**WRITTEN INSTRUCTION**
Reproduce each line of the listing exactly.

::: GIVEN MATERIAL

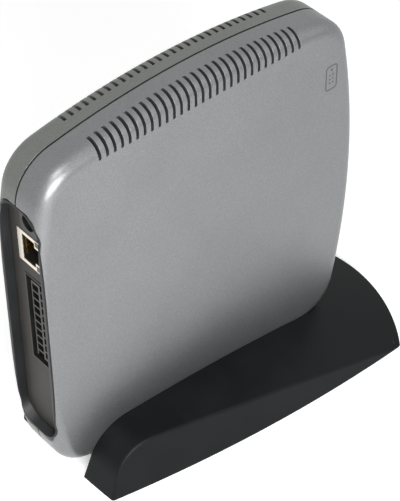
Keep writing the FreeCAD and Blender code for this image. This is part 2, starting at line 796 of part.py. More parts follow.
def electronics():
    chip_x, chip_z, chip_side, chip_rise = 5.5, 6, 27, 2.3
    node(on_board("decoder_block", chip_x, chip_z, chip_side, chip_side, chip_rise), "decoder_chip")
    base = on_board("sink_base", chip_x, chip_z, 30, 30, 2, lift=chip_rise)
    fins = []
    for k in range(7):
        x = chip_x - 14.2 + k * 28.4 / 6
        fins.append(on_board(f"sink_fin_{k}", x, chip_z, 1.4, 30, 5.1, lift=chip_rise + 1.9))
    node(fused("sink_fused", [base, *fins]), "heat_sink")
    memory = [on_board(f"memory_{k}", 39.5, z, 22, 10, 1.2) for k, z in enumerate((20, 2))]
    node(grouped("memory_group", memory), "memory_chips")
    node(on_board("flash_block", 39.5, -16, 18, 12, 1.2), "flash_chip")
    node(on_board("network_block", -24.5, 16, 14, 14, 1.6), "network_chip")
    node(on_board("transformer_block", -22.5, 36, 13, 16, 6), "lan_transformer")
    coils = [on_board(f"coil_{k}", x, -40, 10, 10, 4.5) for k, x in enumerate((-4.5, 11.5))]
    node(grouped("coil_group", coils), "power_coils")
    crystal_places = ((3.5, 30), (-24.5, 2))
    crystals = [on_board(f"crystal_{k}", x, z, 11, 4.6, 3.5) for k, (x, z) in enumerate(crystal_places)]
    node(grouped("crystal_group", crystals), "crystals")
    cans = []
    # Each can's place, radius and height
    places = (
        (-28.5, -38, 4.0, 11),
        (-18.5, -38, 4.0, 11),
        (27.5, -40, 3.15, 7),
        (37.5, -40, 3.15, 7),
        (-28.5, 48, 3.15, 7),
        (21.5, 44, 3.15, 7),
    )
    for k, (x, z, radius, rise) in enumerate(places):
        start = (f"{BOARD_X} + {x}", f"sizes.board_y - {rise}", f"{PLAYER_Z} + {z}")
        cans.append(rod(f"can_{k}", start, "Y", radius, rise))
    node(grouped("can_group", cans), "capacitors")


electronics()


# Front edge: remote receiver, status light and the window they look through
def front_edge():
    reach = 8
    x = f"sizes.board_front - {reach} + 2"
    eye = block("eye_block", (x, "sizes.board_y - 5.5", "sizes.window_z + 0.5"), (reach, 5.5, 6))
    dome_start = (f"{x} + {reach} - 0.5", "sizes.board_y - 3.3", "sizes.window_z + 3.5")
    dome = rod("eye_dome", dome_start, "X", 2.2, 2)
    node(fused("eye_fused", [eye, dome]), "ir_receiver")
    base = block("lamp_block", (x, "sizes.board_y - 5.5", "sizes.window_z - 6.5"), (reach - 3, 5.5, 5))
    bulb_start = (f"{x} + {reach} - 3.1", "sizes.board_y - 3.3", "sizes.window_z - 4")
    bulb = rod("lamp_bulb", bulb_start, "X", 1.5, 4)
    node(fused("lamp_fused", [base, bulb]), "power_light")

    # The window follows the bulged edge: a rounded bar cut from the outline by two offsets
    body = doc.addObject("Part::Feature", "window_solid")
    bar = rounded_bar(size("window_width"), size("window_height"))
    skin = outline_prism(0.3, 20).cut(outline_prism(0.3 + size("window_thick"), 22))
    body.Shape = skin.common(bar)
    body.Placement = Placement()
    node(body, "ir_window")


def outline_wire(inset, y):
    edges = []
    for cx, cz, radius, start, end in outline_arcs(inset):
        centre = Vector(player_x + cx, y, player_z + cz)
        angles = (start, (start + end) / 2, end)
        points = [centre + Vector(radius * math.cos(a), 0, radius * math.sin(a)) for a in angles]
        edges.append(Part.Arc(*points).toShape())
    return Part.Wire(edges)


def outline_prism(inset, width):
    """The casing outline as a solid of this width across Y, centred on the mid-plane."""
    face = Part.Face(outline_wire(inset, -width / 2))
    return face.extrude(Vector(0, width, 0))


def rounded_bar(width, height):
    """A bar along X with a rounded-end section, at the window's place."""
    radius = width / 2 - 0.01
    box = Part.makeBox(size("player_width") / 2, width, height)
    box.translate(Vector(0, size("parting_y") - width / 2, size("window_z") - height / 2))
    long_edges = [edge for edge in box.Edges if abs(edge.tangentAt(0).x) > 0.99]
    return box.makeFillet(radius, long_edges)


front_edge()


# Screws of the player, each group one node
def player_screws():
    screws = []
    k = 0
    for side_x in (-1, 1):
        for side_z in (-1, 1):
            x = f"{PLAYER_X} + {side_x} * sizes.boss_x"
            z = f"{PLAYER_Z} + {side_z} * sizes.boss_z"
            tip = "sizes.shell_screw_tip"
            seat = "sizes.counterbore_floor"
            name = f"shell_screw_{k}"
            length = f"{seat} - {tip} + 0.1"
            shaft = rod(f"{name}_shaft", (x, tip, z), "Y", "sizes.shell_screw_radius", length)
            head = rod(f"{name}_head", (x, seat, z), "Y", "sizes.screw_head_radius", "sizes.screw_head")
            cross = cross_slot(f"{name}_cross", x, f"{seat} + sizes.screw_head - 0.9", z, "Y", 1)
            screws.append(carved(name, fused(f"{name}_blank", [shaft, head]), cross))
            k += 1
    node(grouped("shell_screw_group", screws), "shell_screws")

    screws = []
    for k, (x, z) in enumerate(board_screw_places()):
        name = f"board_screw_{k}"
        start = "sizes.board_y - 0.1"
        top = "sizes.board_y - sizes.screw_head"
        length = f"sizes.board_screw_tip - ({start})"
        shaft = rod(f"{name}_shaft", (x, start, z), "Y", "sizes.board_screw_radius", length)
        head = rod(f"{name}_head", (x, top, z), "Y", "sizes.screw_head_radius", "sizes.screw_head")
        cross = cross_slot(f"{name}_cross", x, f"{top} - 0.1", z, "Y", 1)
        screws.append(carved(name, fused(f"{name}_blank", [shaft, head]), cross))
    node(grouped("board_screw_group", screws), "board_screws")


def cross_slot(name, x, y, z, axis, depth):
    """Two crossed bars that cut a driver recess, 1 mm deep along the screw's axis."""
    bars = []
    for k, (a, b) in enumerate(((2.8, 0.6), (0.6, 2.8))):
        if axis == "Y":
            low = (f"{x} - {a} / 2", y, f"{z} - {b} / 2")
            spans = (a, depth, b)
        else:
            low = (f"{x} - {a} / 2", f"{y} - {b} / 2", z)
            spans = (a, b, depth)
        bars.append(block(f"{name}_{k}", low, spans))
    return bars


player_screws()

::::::

**WRITTEN ANSWER**
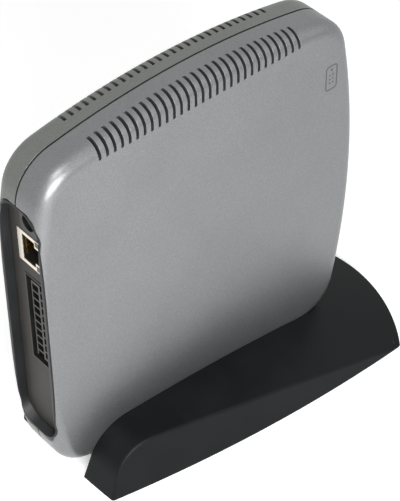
Keep writing the FreeCAD and Blender code for this image. This is part 2, starting at line 796 of part.py. More parts follow.
def electronics():
    chip_x, chip_z, chip_side, chip_rise = 5.5, 6, 27, 2.3
    node(on_board("decoder_block", chip_x, chip_z, chip_side, chip_side, chip_rise), "decoder_chip")
    base = on_board("sink_base", chip_x, chip_z, 30, 30, 2, lift=chip_rise)
    fins = []
    for k in range(7):
        x = chip_x - 14.2 + k * 28.4 / 6
        fins.append(on_board(f"sink_fin_{k}", x, chip_z, 1.4, 30, 5.1, lift=chip_rise + 1.9))
    node(fused("sink_fused", [base, *fins]), "heat_sink")
    memory = [on_board(f"memory_{k}", 39.5, z, 22, 10, 1.2) for k, z in enumerate((20, 2))]
    node(grouped("memory_group", memory), "memory_chips")
    node(on_board("flash_block", 39.5, -16, 18, 12, 1.2), "flash_chip")
    node(on_board("network_block", -24.5, 16, 14, 14, 1.6), "network_chip")
    node(on_board("transformer_block", -22.5, 36, 13, 16, 6), "lan_transformer")
    coils = [on_board(f"coil_{k}", x, -40, 10, 10, 4.5) for k, x in enumerate((-4.5, 11.5))]
    node(grouped("coil_group", coils), "power_coils")
    crystal_places = ((3.5, 30), (-24.5, 2))
    crystals = [on_board(f"crystal_{k}", x, z, 11, 4.6, 3.5) for k, (x, z) in enumerate(crystal_places)]
    node(grouped("crystal_group", crystals), "crystals")
    cans = []
    # Each can's place, radius and height
    places = (
        (-28.5, -38, 4.0, 11),
        (-18.5, -38, 4.0, 11),
        (27.5, -40, 3.15, 7),
        (37.5, -40, 3.15, 7),
        (-28.5, 48, 3.15, 7),
        (21.5, 44, 3.15, 7),
    )
    for k, (x, z, radius, rise) in enumerate(places):
        start = (f"{BOARD_X} + {x}", f"sizes.board_y - {rise}", f"{PLAYER_Z} + {z}")
        cans.append(rod(f"can_{k}", start, "Y", radius, rise))
    node(grouped("can_group", cans), "capacitors")


electronics()


# Front edge: remote receiver, status light and the window they look through
def front_edge():
    reach = 8
    x = f"sizes.board_front - {reach} + 2"
    eye = block("eye_block", (x, "sizes.board_y - 5.5", "sizes.window_z + 0.5"), (reach, 5.5, 6))
    dome_start = (f"{x} + {reach} - 0.5", "sizes.board_y - 3.3", "sizes.window_z + 3.5")
    dome = rod("eye_dome", dome_start, "X", 2.2, 2)
    node(fused("eye_fused", [eye, dome]), "ir_receiver")
    base = block("lamp_block", (x, "sizes.board_y - 5.5", "sizes.window_z - 6.5"), (reach - 3, 5.5, 5))
    bulb_start = (f"{x} + {reach} - 3.1", "sizes.board_y - 3.3", "sizes.window_z - 4")
    bulb = rod("lamp_bulb", bulb_start, "X", 1.5, 4)
    node(fused("lamp_fused", [base, bulb]), "power_light")

    # The window follows the bulged edge: a rounded bar cut from the outline by two offsets
    body = doc.addObject("Part::Feature", "window_solid")
    bar = rounded_bar(size("window_width"), size("window_height"))
    skin = outline_prism(0.3, 20).cut(outline_prism(0.3 + size("window_thick"), 22))
    body.Shape = skin.common(bar)
    body.Placement = Placement()
    node(body, "ir_window")


def outline_wire(inset, y):
    edges = []
    for cx, cz, radius, start, end in outline_arcs(inset):
        centre = Vector(player_x + cx, y, player_z + cz)
        angles = (start, (start + end) / 2, end)
        points = [centre + Vector(radius * math.cos(a), 0, radius * math.sin(a)) for a in angles]
        edges.append(Part.Arc(*points).toShape())
    return Part.Wire(edges)


def outline_prism(inset, width):
    """The casing outline as a solid of this width across Y, centred on the mid-plane."""
    face = Part.Face(outline_wire(inset, -width / 2))
    return face.extrude(Vector(0, width, 0))


def rounded_bar(width, height):
    """A bar along X with a rounded-end section, at the window's place."""
    radius = width / 2 - 0.01
    box = Part.makeBox(size("player_width") / 2, width, height)
    box.translate(Vector(0, size("parting_y") - width / 2, size("window_z") - height / 2))
    long_edges = [edge for edge in box.Edges if abs(edge.tangentAt(0).x) > 0.99]
    return box.makeFillet(radius, long_edges)


front_edge()


# Screws of the player, each group one node
def player_screws():
    screws = []
    k = 0
    for side_x in (-1, 1):
        for side_z in (-1, 1):
            x = f"{PLAYER_X} + {side_x} * sizes.boss_x"
            z = f"{PLAYER_Z} + {side_z} * sizes.boss_z"
            tip = "sizes.shell_screw_tip"
            seat = "sizes.counterbore_floor"
            name = f"shell_screw_{k}"
            length = f"{seat} - {tip} + 0.1"
            shaft = rod(f"{name}_shaft", (x, tip, z), "Y", "sizes.shell_screw_radius", length)
            head = rod(f"{name}_head", (x, seat, z), "Y", "sizes.screw_head_radius", "sizes.screw_head")
            cross = cross_slot(f"{name}_cross", x, f"{seat} + sizes.screw_head - 0.9", z, "Y", 1)
            screws.append(carved(name, fused(f"{name}_blank", [shaft, head]), cross))
            k += 1
    node(grouped("shell_screw_group", screws), "shell_screws")

    screws = []
    for k, (x, z) in enumerate(board_screw_places()):
        name = f"board_screw_{k}"
        start = "sizes.board_y - 0.1"
        top = "sizes.board_y - sizes.screw_head"
        length = f"sizes.board_screw_tip - ({start})"
        shaft = rod(f"{name}_shaft", (x, start, z), "Y", "sizes.board_screw_radius", length)
        head = rod(f"{name}_head", (x, top, z), "Y", "sizes.screw_head_radius", "sizes.screw_head")
        cross = cross_slot(f"{name}_cross", x, f"{top} - 0.1", z, "Y", 1)
        screws.append(carved(name, fused(f"{name}_blank", [shaft, head]), cross))
    node(grouped("board_screw_group", screws), "board_screws")


def cross_slot(name, x, y, z, axis, depth):
    """Two crossed bars that cut a driver recess, 1 mm deep along the screw's axis."""
    bars = []
    for k, (a, b) in enumerate(((2.8, 0.6), (0.6, 2.8))):
        if axis == "Y":
            low = (f"{x} - {a} / 2", y, f"{z} - {b} / 2")
            spans = (a, depth, b)
        else:
            low = (f"{x} - {a} / 2", f"{y} - {b} / 2", z)
            spans = (a, b, depth)
        bars.append(block(f"{name}_{k}", low, spans))
    return bars


player_screws()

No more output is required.